Nonsense on the Margins

The Verbal Comedy of Sam Weller and Mrs Nickleby

Authors

  • Balázs Sánta

DOI:

https://doi.org/10.53720/BSCC2015

Abstract

The paper charts certain nuances of the diction of two minor characters in Dickens’s early fiction, Sam Weller from The Pickwick Papers and Mrs Nickleby from Nicholas Nickleby. The paper focuses on what David Ellis calls Sam’s “extended comic comparisons” and Mrs Nickleby’s typical speech acts, called here, by analogy, extended comic recollections. After examining the role both characters’ verbal comedy plays in the novels, the paper invites Jean-Jacques Lecercle’s critical insight into a Victorian genre contemporary to Dickens: nonsense literature.
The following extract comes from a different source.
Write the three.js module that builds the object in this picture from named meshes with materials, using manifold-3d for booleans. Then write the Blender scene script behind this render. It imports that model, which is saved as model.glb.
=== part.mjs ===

I approach the underlying structural parallel between Sam’s and MrsNickleby’s comic verbal instances with the aid of the definitive trait of nonsense as established by Lecercle, the paradox of excess and lack on different levels of language. Though not arguing for the novels’ inclusion in a nonsense literary canon, I show that Lecercle’s conceptualisation of nonsense linguistics proves useful in making sense of the two characters’ monologues. Their role in each novel may thus be grasped as functional nonsense.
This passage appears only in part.